In this study, we excluded ECG recordings with arrhythmias to ensure the clarity and reliability of HRV parameter extraction. While this approach facilitated model training and validation under controlled conditions, it may limit the generalizability and robustness of the model in real-world clinical settings, where arrhythmic events are common. Consequently, the current model may perform less reliably when encountering noisy or irregular signals that were not represented in the training data.

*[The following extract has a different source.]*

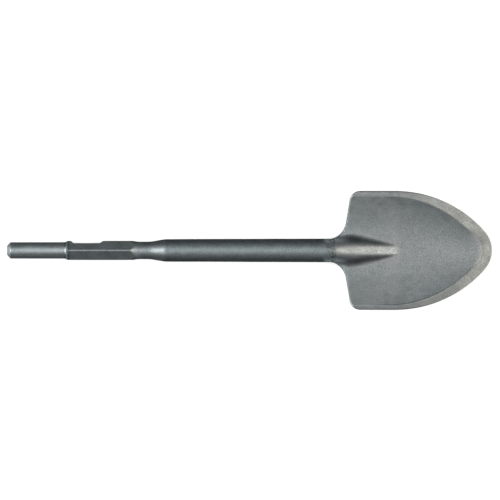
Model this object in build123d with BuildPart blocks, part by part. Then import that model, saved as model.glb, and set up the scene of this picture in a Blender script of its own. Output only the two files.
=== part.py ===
from build123d import *
import os
from math import atan, cos, degrees, radians, sin, sqrt, tan

# Driving dimensions of the shank, in millimetres, measured from the striking face
hex_across_flats = 19.0
pilot_diameter = 16.3
pilot_end = 56.9
end_chamfer_length = 3.4
end_chamfer_height = 4.6
lead_in_length = 3.0
lead_in_rise = 0.8
hex_shoulder_length = 2.0
scallop_radius = 20.0
hex_end = 131.3
neck_diameter = 17.4
neck_end = 142.2
cone_end = 156.5
neck_blend_radius = 12.0
end_edge_radius = 0.6
notch_depth = 2.2
notch_floor_start = 65.8
notch_floor_end = 92.1
notch_front_run = 2.4
notch_back_run = 3.2

# Driving dimensions of the round shaft
shaft_start_diameter = 22.5
shaft_end_diameter = 23.6
shaft_end = 317.5

# Driving dimensions of the blade
overall_length = 481.2
blade_width = 118.1
side_arc_radius = 118.0
side_arc_sweep = 49.2
corner_radius = 10.5
flare_radius = 18.9
trumpet_radius = 18.2
trumpet_inset = 0.05
shoulder_lean = 9.35
root_thickness = 9.5
nose_thickness = 4.8
scoop_half_angle = 50.0
scoop_apex_beyond_tip = 46.0
belly_half_angle = 27.5
belly_apex_beyond_tip = 177.0

# Driving dimensions of the ground edge
bevel_width_nose = 10.3
bevel_width_side = 5.1
bevel_slope_nose = 13.0
bevel_slope_side = 6.0
bevel_margin = 3.0
bevel_widening_length = 72.0

# Driving dimensions of the rib, which carries the shaft down into the scoop
rib_bend = 326.0
rib_bend_half_length = 6.0
rib_end = 388.0
rib_tail_length = 12.0
rib_root_radius = 13.1
rib_taper = 0.125
rib_foot_radius = 2.2
rib_sections = 16
rim_radius = 1.4

# Room that cutting shapes have beyond the metal, and how closely an edge is looked for
cut_clearance = 5.0
crown_clearance = 0.5
edge_search = 0.1

# The X axis is the axis of the shank, and the floor lies one shaft radius below it
pilot_radius = pilot_diameter / 2
neck_radius = neck_diameter / 2
shaft_start_radius = shaft_start_diameter / 2
shaft_end_radius = shaft_end_diameter / 2
floor_height = -shaft_start_radius
shaft_end_height = floor_height + shaft_end_radius
crest_height = floor_height + shaft_end_diameter
hex_corner_radius = hex_across_flats / sqrt(3)

# Outline of the blade, from the shoulder to the nose
half_width = blade_width / 2
side_sweep = radians(side_arc_sweep)
nose_radius = (half_width - side_arc_radius * (1 - cos(side_sweep))) / cos(side_sweep)
nose_centre = overall_length - nose_radius
side_arc_start = nose_centre - (side_arc_radius - nose_radius) * sin(side_sweep)
shoulder_turn = 90 - shoulder_lean
corner_rise = corner_radius * (1 - cos(radians(shoulder_turn)))

# Slope of the scoop's lowest line, which thins the blade from its root to its nose
blade_root = shaft_end + flare_radius
bevel_nose_line = overall_length - bevel_width_nose
scoop_slope = (root_thickness - nose_thickness) / (bevel_nose_line - blade_root)
scoop_slope_angle = degrees(atan(scoop_slope))
scoop_apex = overall_length + scoop_apex_beyond_tip
scoop_apex_height = floor_height + nose_thickness - (scoop_apex - bevel_nose_line) * scoop_slope
belly_apex = overall_length + belly_apex_beyond_tip
cone_reach = 420.0


def point_behind(apex_x, apex_height, angle, distance):
    """Point in the upright middle plane, back from an apex at an angle above level."""
    return (apex_x - distance * cos(radians(angle)), apex_height + distance * sin(radians(angle)))


def cone_axis(apex_x, apex_height, angle):
    """Axis of a cone that lies in the upright middle plane, rising backwards from its apex."""
    return Axis((apex_x, 0, apex_height), (-cos(radians(angle)), 0, sin(radians(angle))))


def scoop_height(x, y):
    """Height of the scooped face, measured from the shank's axis."""
    reach = scoop_apex - x
    opening = reach * tan(radians(scoop_half_angle))
    spread = tan(radians(scoop_half_angle)) ** 2 - 1
    rise = (sqrt(opening**2 + spread * y**2) - opening) / spread
    return scoop_apex_height + reach * scoop_slope + rise


rib_slope = (crest_height - scoop_height(rib_end, 0)) / (rib_end - rib_bend)


def crest_drop(x):
    """How far the rib's top line has fallen below the shaft's top line."""
    past_bend = x - rib_bend
    if past_bend <= -rib_bend_half_length:
        return 0.0
    if past_bend < rib_bend_half_length:
        return rib_slope * (past_bend + rib_bend_half_length) ** 2 / (4 * rib_bend_half_length)
    return rib_slope * past_bend


def rib_radius(x):
    """Radius of the rib's round section, which swells up to the blade's root and then tapers."""
    if x > blade_root:
        return rib_root_radius - rib_taper * (x - blade_root)
    swell = (x - shaft_end) / flare_radius
    return shaft_end_radius + (rib_root_radius - shaft_end_radius) * swell**2


# Hexagon with one corner up and one down, turned away at both ends
with BuildPart() as hexagon:
    with BuildSketch(Plane.YZ.offset(pilot_end)):
        RegularPolygon(hex_across_flats / 2, 6, major_radius=False, rotation=30)
    extrude(amount=hex_end - pilot_end)
    with BuildSketch(Plane.XZ):
        with BuildLine():
            crown = hex_corner_radius + crown_clearance
            scallop_turn = degrees(sqrt(2 * (crown - neck_radius) / scallop_radius))
            ring_end = pilot_end + lead_in_length
            lead_in = Polyline(
                (pilot_end, pilot_radius),
                (ring_end, pilot_radius + lead_in_rise),
                (ring_end + hex_shoulder_length, crown),
            )
            scallop = CenterArc((hex_end, neck_radius + scallop_radius), scallop_radius, 270, -scallop_turn)
            Line(lead_in @ 1, scallop @ 1)
            Polyline(scallop @ 0, (hex_end, 0), (pilot_end, 0), lead_in @ 0)
        make_face()
    revolve(axis=Axis.X, mode=Mode.INTERSECT)

# Notch milled across one flat, with a sloped entry and exit
with BuildPart() as notch:
    with BuildSketch(Plane.XY):
        with BuildLine():
            notch_floor = hex_across_flats / 2 - notch_depth
            notch_top = hex_across_flats / 2 + notch_depth
            Polyline(
                (notch_floor_start, notch_floor),
                (notch_floor_end, notch_floor),
                (notch_floor_end + 2 * notch_back_run, notch_top),
                (notch_floor_start - 2 * notch_front_run, notch_top),
                close=True,
            )
        make_face()
    extrude(amount=hex_across_flats, both=True)

# Turned pilot, neck and cone, with the hexagon and the round shaft
with BuildPart() as shank:
    with BuildSketch(Plane.XZ):
        with BuildLine():
            Polyline(
                (0, 0),
                (0, pilot_radius - end_chamfer_height),
                (end_chamfer_length, pilot_radius),
                (pilot_end + 1, pilot_radius),
                (hex_end - 1, neck_radius),
                (neck_end, neck_radius),
                (cone_end, shaft_start_radius),
                (cone_end, 0),
                close=True,
            )
        make_face()
    revolve(axis=Axis.X)
    add(hexagon.part)
    add(notch.part, mode=Mode.SUBTRACT)
    with BuildSketch(Plane.YZ.offset(cone_end)):
        Circle(shaft_start_radius)
    with BuildSketch(Plane.YZ.offset(shaft_end)):
        with Locations((0, shaft_end_height)):
            Circle(shaft_end_radius)
    loft()
    neck_edge = shank.edges().filter_by_position(Axis.X, neck_end - edge_search, neck_end + edge_search)
    fillet(neck_edge, radius=neck_blend_radius)
    end_edge = shank.edges().filter_by_position(
        Axis.X, end_chamfer_length - edge_search, end_chamfer_length + edge_search
    )
    fillet(end_edge, radius=end_edge_radius)

# Space above the belly, a wide cone whose lowest line lies along the floor
with BuildPart() as belly:
    with BuildSketch(Plane.XZ):
        with BuildLine():
            belly_tip = (belly_apex, floor_height)
            belly_length = cone_reach * cos(radians(belly_half_angle))
            belly_axis_end = point_behind(*belly_tip, belly_half_angle, belly_length)
            belly_rim = point_behind(*belly_tip, 2 * belly_half_angle, cone_reach)
            Polyline(belly_tip, belly_axis_end, belly_rim, close=True)
        make_face()
    revolve(axis=cone_axis(*belly_tip, belly_half_angle))

# Hollow of the scoop, a cone whose lowest line falls gently towards the nose
with BuildPart() as scoop:
    with BuildSketch(Plane.XZ):
        with BuildLine():
            scoop_tip = (scoop_apex, scoop_apex_height)
            scoop_axis_angle = scoop_slope_angle + scoop_half_angle
            scoop_length = cone_reach * cos(radians(scoop_half_angle))
            scoop_axis_end = point_behind(*scoop_tip, scoop_axis_angle, scoop_length)
            scoop_rim = point_behind(*scoop_tip, scoop_axis_angle + scoop_half_angle, cone_reach)
            Polyline(scoop_tip, scoop_axis_end, scoop_rim, close=True)
        make_face()
    revolve(axis=cone_axis(*scoop_tip, scoop_axis_angle))

# Trumpet that rounds the root of the blade into the shaft
with BuildPart() as trumpet:
    with BuildSketch(Plane.XZ):
        with BuildLine():
            trumpet_end = overall_length + cut_clearance
            flare = JernArc((shaft_end, crest_height - trumpet_inset), (1, 0), trumpet_radius, shoulder_turn)
            wall = PolarLine(flare @ 1, half_width, shoulder_turn)
            Polyline(
                wall @ 1,
                (trumpet_end, (wall @ 1).Y),
                (trumpet_end, shaft_end_height),
                (shaft_end, shaft_end_height),
                flare @ 0,
            )
        make_face()
    revolve(axis=Axis((0, 0, shaft_end_height), (1, 0, 0)))

# Round rib that leaves the shaft, swells at the blade's root and sinks into the scoop
with BuildPart() as rib:
    rib_step = (rib_end + rib_tail_length - shaft_end) / rib_sections
    for section in range(rib_sections + 1):
        station = shaft_end + section * rib_step
        with BuildSketch(Plane((station, 0, 0), x_dir=(0, 0, -1), z_dir=(1, 0, 0))):
            with Locations((rib_radius(station) + crest_drop(station) - crest_height, 0)):
                Circle(rib_radius(station))
    loft()
    add(belly.part, mode=Mode.INTERSECT)

# Plan outline of the blade, from the shaft round the shoulders and the sides to the nose
with BuildSketch(Plane.XY.offset(floor_height)) as outline:
    with BuildLine():
        root = Line((shaft_end, 0), (shaft_end, shaft_end_radius))
        throat = JernArc(root @ 1, (1, 0), flare_radius, shoulder_turn)
        shoulder_length = (half_width - corner_rise - (throat @ 1).Y) / sin(radians(shoulder_turn))
        shoulder = PolarLine(throat @ 1, shoulder_length, shoulder_turn)
        corner = JernArc(shoulder @ 1, shoulder % 1, corner_radius, -shoulder_turn)
        side = Line(corner @ 1, (side_arc_start, half_width))
        side_arc = JernArc(side @ 1, (1, 0), side_arc_radius, -side_arc_sweep)
        nose = JernArc(side_arc @ 1, side_arc % 1, nose_radius, side_arc_sweep - 90)
        mirror(about=Plane.XZ)
    make_face()


def edge_point(angle):
    """Point of the blade's edge where its outward direction has turned by an angle from sideways."""
    turn = radians(angle)
    if angle <= side_arc_sweep:
        centre = (side_arc_start, half_width - side_arc_radius)
        return (centre[0] + side_arc_radius * sin(turn), centre[1] + side_arc_radius * cos(turn))
    return (nose_centre + nose_radius * sin(turn), nose_radius * cos(turn))


def bevel_border(x, y, angle, inward):
    """Point of the bevel's border, inside its inner line or beyond the blade's edge."""
    widening = min(max((x - side_arc_start) / bevel_widening_length, 0.0), 1.0)
    width = bevel_width_side + (bevel_width_nose - bevel_width_side) * widening
    slope = tan(radians(bevel_slope_side + (bevel_slope_nose - bevel_slope_side) * angle / 90))
    forward = sin(radians(angle))
    sideways = cos(radians(angle))
    line_height = scoop_height(x - forward * width, y - sideways * width)
    reach = -width - bevel_margin if inward else bevel_margin
    height = line_height - slope * (width + reach)
    return (x + forward * reach, y + sideways * reach, height)


# Stations of the bevel along one side of the blade, as edge points and outward directions
straight_side = (shaft_end, blade_root + corner_radius, side_arc_start - corner_radius)
stations = [(x, half_width, 0) for x in straight_side]
stations += [(*edge_point(angle), angle) for angle in range(6, 90, 12)]


def bevel_curve(inward):
    """Curve through the bevel's border points on one side, round the nose and back."""
    one_side = [bevel_border(*station, inward) for station in stations]
    tip = bevel_border(*edge_point(90), 90, inward)
    other_side = [(x, -y, z) for x, y, z in reversed(one_side)]
    with BuildLine() as curve:
        Spline(*one_side, tip, *other_side)
    return curve.edge()


bevel = Face.make_surface_from_curves(bevel_curve(inward=True), bevel_curve(inward=False))

# Blade, cut from a plate by its belly, its rounded root, its scoop and its ground bevel
with BuildPart() as blade:
    add(outline.sketch)
    extrude(amount=2 * shaft_end_diameter)
    add(trumpet.part, mode=Mode.INTERSECT)
    add(belly.part, mode=Mode.INTERSECT)
    add(scoop.part, mode=Mode.SUBTRACT)
    extrude(bevel, amount=2 * shaft_end_diameter, dir=(0, 0, 1), mode=Mode.SUBTRACT)

# Whole chisel, forged in one piece
with BuildPart() as spade_chisel:
    add(shank.part)
    add(rib.part)
    add(blade.part)
    rib_foot = spade_chisel.edges().filter_by_position(Axis.X, rib_end - 2, rib_end + 2)
    fillet(rib_foot.sort_by(Axis.Z)[-1:], radius=rib_foot_radius)
    belly_face = spade_chisel.faces().filter_by(GeomType.CONE).sort_by(Axis.Z)[0]
    fillet(belly_face.edges(), radius=rim_radius)

spade_chisel.part.label = "spade_chisel"
os.makedirs("parts", exist_ok=True)
export_step(spade_chisel.part, "parts/spade_chisel.step")
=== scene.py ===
"""Looks of a forged spade chisel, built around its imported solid.

The tool lies with its scooped face up. X runs from the striking face to the nose, Y across the
blade and Z up. Sizes are in millimetres until a mesh is written, and in metres from there on.
"""

import logging
import math
from dataclasses import dataclass
from enum import Enum
from typing import NamedTuple

import bmesh
import bpy
import numpy as np
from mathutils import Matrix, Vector, noise

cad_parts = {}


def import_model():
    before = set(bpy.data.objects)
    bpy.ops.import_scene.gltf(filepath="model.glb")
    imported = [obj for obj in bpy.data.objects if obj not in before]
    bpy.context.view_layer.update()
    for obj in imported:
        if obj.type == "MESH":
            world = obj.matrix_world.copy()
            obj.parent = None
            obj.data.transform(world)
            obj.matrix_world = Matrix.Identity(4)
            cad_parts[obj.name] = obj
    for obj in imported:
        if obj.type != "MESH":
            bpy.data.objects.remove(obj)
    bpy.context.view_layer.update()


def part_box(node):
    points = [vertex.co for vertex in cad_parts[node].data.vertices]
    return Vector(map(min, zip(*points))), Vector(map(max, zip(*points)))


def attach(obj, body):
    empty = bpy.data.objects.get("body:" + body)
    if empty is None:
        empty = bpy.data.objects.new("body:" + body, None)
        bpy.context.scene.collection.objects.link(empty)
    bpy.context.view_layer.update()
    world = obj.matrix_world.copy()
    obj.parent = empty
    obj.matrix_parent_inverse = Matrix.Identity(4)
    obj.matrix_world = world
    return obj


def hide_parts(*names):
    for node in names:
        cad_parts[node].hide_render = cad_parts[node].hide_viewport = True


Array = np.ndarray
Socket = bpy.types.NodeSocket
LOG = logging.getLogger("spade_chisel")
MM = 0.001
NODE = "spade_chisel"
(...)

Future work could explore alternative strategies to incorporate arrhythmic data without compromising model performance. Possible approaches include: (1) augmenting the dataset with labeled arrhythmic segments and training the model to recognize and appropriately weight these signals, (2) applying preprocessing or signal-cleaning techniques to mitigate noise while retaining clinically relevant arrhythmia patterns, and (3) developing hybrid models that combine HRV-based features with arrhythmia-specific metrics to enhance predictive accuracy under variable conditions. Incorporating such strategies would improve the robustness and clinical applicability of the CDSS, making it more reflective of real-world patient populations.